The emergence of infectious diseases was identified as a major global health threat in the last quarter of the 20th century. Zoonotic pathogens from wild animals formed the majority of newly emerged human pathogens in the past few decades (Jones et al., 2008). Several factors have been pointed as major contributors to human infectious disease emergence: new strains of the pathogens, increased resistance to antibiotics, reduced resistance of hosts (e.g. infection by HIV), variations in human populations densities, shifts in diversity of populations of vectors and hosts, hunting of wild animals for food, deforestation and loss of biodiversity and climatic anomalies (Jones et al. 2008; Keesing et al, 2010; Pongsiri et al, 2009; Wilcox & Gubler 2005).
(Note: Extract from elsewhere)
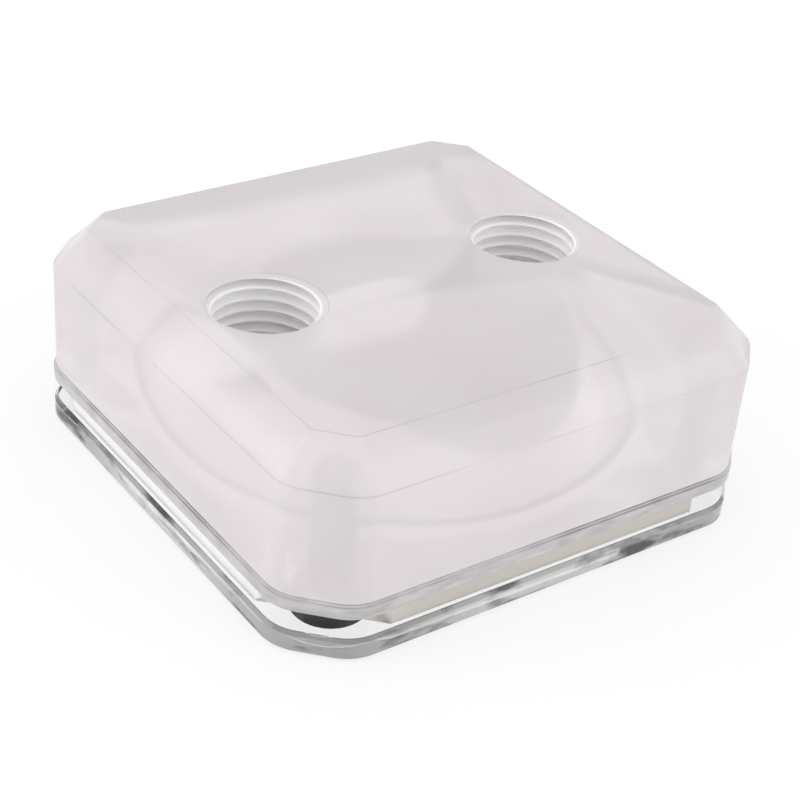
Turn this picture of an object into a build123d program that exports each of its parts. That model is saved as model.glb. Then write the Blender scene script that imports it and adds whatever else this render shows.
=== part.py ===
"""Square water cooling block: a satin acrylic body over a metal cold plate and a clear acrylic base plate.

Millimetres. +Z is up, the origin is at the middle of the underside. The two threaded ports lie on the X axis.
"""

import os
from math import radians, tan

from build123d import *

# Outline shared by the body and the base plate
block_side = 62.0
corner_cut = 6.0
corner_blend = 5.4

# Clear base plate
base_thickness = 2.5
base_top_break = 0.4
base_bottom_break = 0.2

# Metal cold plate, with its contact pad below and its fins above
cold_thickness = 2.5
cold_inset = 0.7
cold_corner_cut = 10.0
cold_edge_break = 0.15
pad_inset = 13.0
pad_corner_radius = 3.0
pad_clearance = 0.25
fin_end_gap = 8.0
fin_side_gap = 8.25
fin_thickness = 0.5
fin_pitch = 1.0
fin_height = 2.0

# Satin body, with a polished lip round its foot
body_height = 18.9
lip_height = 1.9
lip_stand = 0.3
lip_top_break = 0.35
lip_bottom_break = 0.15
top_bevel = 4.3

# Ports with a G1/4 thread, drawn at the thread's major radius
port_radius = 6.58
port_depth = 8.0
port_mouth_break = 0.25

# Water passages inside the body
chamber_inset = 11.0
chamber_depth = 7.0
channel_width = 9.0
channel_height = 3.0
passage_radius = 3.5
passage_inset = 5.5
port_offset = 3.0

# Insert that closes the inlet channel and holds the jet plate on the fins
insert_clearance = 0.2
eye_radius = 4.0
manifold_end_gap = 1.25
manifold_width = 9.0
manifold_depth = 1.6
manifold_corner = 3.0
rail_width = 2.6
rail_clearance = 0.15
jet_thickness = 0.8
jet_plate_overhang = 0.5
jet_slot_end_gap = 1.0
jet_slot_width = 1.0
jet_slot_pitch = 2.6
jet_slot_count = 3

# Seal ring in its groove
seal_wall = 1.8
seal_groove_width = 2.6
seal_height = 1.5
seal_side_clearance = 0.2
seal_bevel = 0.4

# Countersunk screws, put in from below
screw_inset = 8.0
screw_radius = 2.0
screw_length = 16.0
screw_tip_break = 0.5
head_radius = 3.75
head_land = 0.3
head_angle = 90.0
head_sink = 0.1
head_seat_clearance = 0.05
socket_across_flats = 2.5
socket_depth = 1.3
plate_hole_clearance = 0.2
thread_clearance = 0.05
screw_hole_spare = 1.5

# Levels, counted up from the underside
base_top = base_thickness
cold_top = base_top + cold_thickness
block_top = cold_top + body_height
chamber_roof = cold_top + chamber_depth
port_floor = block_top - port_depth
fin_top = cold_top + fin_height
jet_top = fin_top + jet_thickness
screw_tip = head_sink + screw_length

# Sizes and places that follow from those above
pad_side = block_side - 2 * pad_inset
screw_spacing = block_side - 2 * screw_inset
chamber_radius = block_side / 2 - chamber_inset
passage_x = chamber_radius - passage_inset
port_x = passage_x + port_offset
fin_length = 2 * (chamber_radius - fin_end_gap)
fin_field_width = 2 * (chamber_radius - fin_side_gap)
manifold_length = fin_field_width - 2 * manifold_end_gap
jet_plate_length = fin_length + 2 * jet_plate_overhang
jet_slot_length = manifold_length - 2 * jet_slot_end_gap
seal_radius = chamber_radius + seal_wall + seal_groove_width / 2
insert_radius = chamber_radius - insert_clearance
rail_y = fin_field_width / 2 + rail_clearance + rail_width / 2
head_slope = tan(radians(head_angle / 2))
head_cone_height = (head_radius - screw_radius) / head_slope
countersink_radius = head_radius + (head_sink + head_land) * head_slope + head_seat_clearance


def cut_square(side, cut, blend):
    """Draws a square with 45 degree corner cuts, rounded where each cut meets a side."""
    Rectangle(side, side)
    chamfer(vertices(), cut)
    if blend > 0:
        fillet(vertices(), blend)


def finish(shape, name):
    """Labels a finished piece and writes it."""
    shape.label = name
    export_step(shape, f"parts/{name}.step")
    print(name, round(shape.volume, 1), "mm3")


os.makedirs("parts", exist_ok=True)

# Base plate: a clear frame round the contact pad, countersunk from below for the screws
with BuildPart() as base_plate:
    with BuildSketch():
        cut_square(block_side, corner_cut, corner_blend)
    extrude(amount=base_thickness)
    chamfer(base_plate.faces().sort_by(Axis.Z)[-1].edges(), base_top_break)
    chamfer(base_plate.faces().sort_by(Axis.Z)[0].edges(), base_bottom_break)
    with BuildSketch():
        RectangleRounded(
            pad_side + 2 * pad_clearance,
            pad_side + 2 * pad_clearance,
            pad_corner_radius + pad_clearance,
        )
    extrude(amount=base_thickness, mode=Mode.SUBTRACT)
    with Locations(Plane.XY.rotated((180, 0, 0))):
        with GridLocations(screw_spacing, screw_spacing, 2, 2):
            CounterSinkHole(
                screw_radius + plate_hole_clearance,
                countersink_radius,
                depth=base_thickness,
                counter_sink_angle=head_angle,
            )
finish(base_plate.part, "base_plate")

# Cold plate: cut corners, a contact pad below that fills the frame, and a field of fine fins above
with BuildPart() as cold_plate:
    with BuildSketch(Plane.XY.offset(base_top)):
        cut_square(block_side - 2 * cold_inset, cold_corner_cut, 0)
    extrude(amount=cold_thickness)
    chamfer(cold_plate.faces().filter_by(Axis.Z).edges(), cold_edge_break)
    with BuildSketch():
        RectangleRounded(pad_side, pad_side, pad_corner_radius)
    extrude(amount=base_thickness)
    with BuildSketch(Plane.XY.offset(cold_top)):
        with GridLocations(0, fin_pitch, 1, int(fin_field_width / fin_pitch)):
            Rectangle(fin_length, fin_thickness)
    extrude(amount=fin_height)
    with BuildSketch(Plane.XY.offset(base_top)):
        with GridLocations(screw_spacing, screw_spacing, 2, 2):
            Circle(screw_radius + plate_hole_clearance)
    extrude(amount=cold_thickness, mode=Mode.SUBTRACT)
finish(cold_plate.part, "cold_plate")

# Body: a lip at the foot, satin sides set back above it, and a wide bevel round the top
with BuildPart() as top_body:
    with BuildSketch(Plane.XY.offset(cold_top)):
        cut_square(block_side, corner_cut, corner_blend)
    extrude(amount=lip_height)
    chamfer(top_body.faces().sort_by(Axis.Z)[-1].edges(), lip_top_break)
    chamfer(top_body.faces().sort_by(Axis.Z)[0].edges(), lip_bottom_break)
    with BuildSketch(Plane.XY.offset(cold_top)):
        cut_square(block_side, corner_cut, corner_blend)
        offset(amount=-lip_stand, mode=Mode.REPLACE)
    extrude(amount=body_height)
    chamfer(top_body.faces().sort_by(Axis.Z)[-1].edges(), top_bevel)
    # Ports, blind from above, with a broken edge at the mouth
    with BuildSketch(Plane.XY.offset(block_top)):
        with GridLocations(2 * port_x, 0, 2, 1):
            Circle(port_radius)
    extrude(amount=-port_depth, mode=Mode.SUBTRACT)
    mouths = top_body.faces().sort_by(Axis.Z)[-1].edges().filter_by(GeomType.CIRCLE)
    chamfer(mouths.filter_by(lambda edge: abs(edge.radius - port_radius) < 0.01), port_mouth_break)
    # Round chamber from below, with the inlet channel above its roof and a passage down from each port
    with BuildSketch(Plane.XY.offset(cold_top)):
        Circle(chamber_radius)
    extrude(amount=chamber_depth, mode=Mode.SUBTRACT)
    with BuildSketch(Plane.XY.offset(chamber_roof)):
        with Locations((-passage_x / 2, 0)):
            SlotCenterToCenter(passage_x, channel_width)
    extrude(amount=channel_height, mode=Mode.SUBTRACT)
    with BuildSketch(Plane.XY.offset(chamber_roof)):
        with GridLocations(2 * passage_x, 0, 2, 1):
            Circle(passage_radius)
    extrude(amount=port_floor - chamber_roof, mode=Mode.SUBTRACT)
    # Groove for the seal ring
    with BuildSketch(Plane.XY.offset(cold_top)):
        Circle(seal_radius + seal_groove_width / 2)
        Circle(seal_radius - seal_groove_width / 2, mode=Mode.SUBTRACT)
    extrude(amount=seal_height, mode=Mode.SUBTRACT)
    # Blind tapped holes for the screws
    with BuildSketch(Plane.XY.offset(cold_top)):
        with GridLocations(screw_spacing, screw_spacing, 2, 2):
            Circle(screw_radius + thread_clearance)
    extrude(amount=screw_tip + screw_hole_spare - cold_top, mode=Mode.SUBTRACT)
finish(top_body.part, "top_body")

# Insert: fills the chamber above the fins, with an eye under the inlet channel and two rails beside the fins
with BuildPart() as flow_insert:
    with BuildSketch(Plane.XY.offset(jet_top)):
        Circle(insert_radius)
    extrude(amount=chamber_roof - jet_top)
    with BuildSketch(Plane.XY.offset(cold_top)):
        with GridLocations(0, 2 * rail_y, 1, 2):
            Rectangle(fin_length, rail_width)
    extrude(amount=jet_top - cold_top)
    with BuildSketch(Plane.XY.offset(jet_top)):
        Circle(eye_radius)
        with Locations((passage_x, 0)):
            Circle(passage_radius)
    extrude(amount=chamber_roof - jet_top, mode=Mode.SUBTRACT)
    with BuildSketch(Plane.XY.offset(jet_top)):
        RectangleRounded(manifold_width, manifold_length, manifold_corner)
    extrude(amount=manifold_depth, mode=Mode.SUBTRACT)
finish(flow_insert.part, "flow_insert")

# Jet plate: thin sheet pressed on the fins, with slots across them
with BuildPart() as jet_plate:
    with BuildSketch(Plane.XY.offset(fin_top)):
        Rectangle(jet_plate_length, fin_field_width)
        with GridLocations(jet_slot_pitch, 0, jet_slot_count, 1):
            SlotOverall(jet_slot_length, jet_slot_width, rotation=90, mode=Mode.SUBTRACT)
    extrude(amount=jet_thickness)
finish(jet_plate.part, "jet_plate")

# Seal ring, pressed to the depth of its groove
with BuildPart() as chamber_seal:
    with BuildSketch(Plane.XZ):
        with Locations((seal_radius, cold_top + seal_height / 2)):
            Rectangle(seal_groove_width - 2 * seal_side_clearance, seal_height)
        chamfer(vertices(), seal_bevel)
    revolve(axis=Axis.Z)
finish(chamber_seal.part, "chamber_seal")

# One countersunk screw, drawn on the Z axis with its head down
with BuildPart() as screw:
    with BuildSketch(Plane.XZ):
        with BuildLine():
            Polyline(
                (0, head_sink),
                (head_radius, head_sink),
                (head_radius, head_sink + head_land),
                (screw_radius, head_sink + head_land + head_cone_height),
                (screw_radius, screw_tip - screw_tip_break),
                (screw_radius - screw_tip_break, screw_tip),
                (0, screw_tip),
                close=True,
            )
        make_face()
    revolve(axis=Axis.Z)
    with BuildSketch(Plane.XY.offset(head_sink)):
        RegularPolygon(socket_across_flats / 2, 6, major_radius=False)
    extrude(amount=socket_depth, mode=Mode.SUBTRACT)

for side, y_sign in (("front", -1), ("rear", 1)):
    for hand, x_sign in (("left", -1), ("right", 1)):
        place = Pos(x_sign * screw_spacing / 2, y_sign * screw_spacing / 2, 0)
        finish(place * screw.part, f"screw_{side}_{hand}")
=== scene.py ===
from math import atan2, cos, pi, radians, sin

import bmesh
import bpy
from mathutils import Matrix, Vector


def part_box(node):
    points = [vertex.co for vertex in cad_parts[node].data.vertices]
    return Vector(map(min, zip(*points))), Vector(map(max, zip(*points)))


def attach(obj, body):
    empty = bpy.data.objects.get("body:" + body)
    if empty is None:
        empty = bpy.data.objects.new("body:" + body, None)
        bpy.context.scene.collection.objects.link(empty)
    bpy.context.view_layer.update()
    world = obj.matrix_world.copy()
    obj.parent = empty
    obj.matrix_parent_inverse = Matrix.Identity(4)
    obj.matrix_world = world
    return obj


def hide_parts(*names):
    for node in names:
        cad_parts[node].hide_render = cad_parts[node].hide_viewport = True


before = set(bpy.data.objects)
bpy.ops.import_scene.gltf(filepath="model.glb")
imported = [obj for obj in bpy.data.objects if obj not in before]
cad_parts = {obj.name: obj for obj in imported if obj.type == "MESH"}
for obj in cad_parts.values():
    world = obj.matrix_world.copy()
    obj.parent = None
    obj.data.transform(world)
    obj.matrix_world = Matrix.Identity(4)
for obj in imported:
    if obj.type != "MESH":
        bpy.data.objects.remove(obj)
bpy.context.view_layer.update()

# Camera, fitted to the block's outline in the photograph
CAMERA_AZIMUTH = radians(-37.13)
CAMERA_ELEVATION = radians(33.20)
CAMERA_ROLL = radians(4.94)
CAMERA_DISTANCE = 0.21484
CAMERA_LENS = 81.91
CAMERA_SHIFT = (0.01805, 0.05809)
CAMERA_CLIP = (0.01, 20)

# Vertices nearer than the first are made one, and levels and radii nearer than the second are the same
WELD = 1e-6
SAME = 2e-5

# Edges sharper than this stay sharp
SHARP_ANGLE = radians(30)

# Ports, with the pitch and the depth of their thread
PORT_X = 0.0175
PORT_RADIUS = 0.00658
PORT_FLOOR = 0.0159
PORT_WALL_TOP = 0.02365
THREAD_PITCH = 0.001337
THREAD_DEPTH = 0.0008
THREAD_ROWS_PER_TURN = 14
THREAD_RUN_OUT = 0.0008
THREAD_LEAD_IN = 0.0002

# Shares of a turn that the flat crest and the flat root of the thread take
THREAD_CREST = 0.15
THREAD_ROOT = 0.20

# The four screws
SCREWS = ("screw_front_left", "screw_front_right", "screw_rear_left", "screw_rear_right")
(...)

In general, it is acknowledged that, for disease emergence to take place, an association of different drivers is necessary. In South America, since the middle of the last century, several diseases have emerged caused by different etiological agents, from Protozoa to viral infections. Some of these were part of larger epidemics/pandemics (e.g. Cholera; Dengue Fever) but other diseases have emerged as autochthonous local processes and became endemic, such as viral haemorrhagic fevers caused by Junin and Guanarito Viruses. While some of those that have emerged or re-emerged became widely distributed (e.g. Dengue Fever), others occurred as local outbreaks with a small number of cases, restricted in time, and no more cases were reported (e.g. Sabiá Virus infections).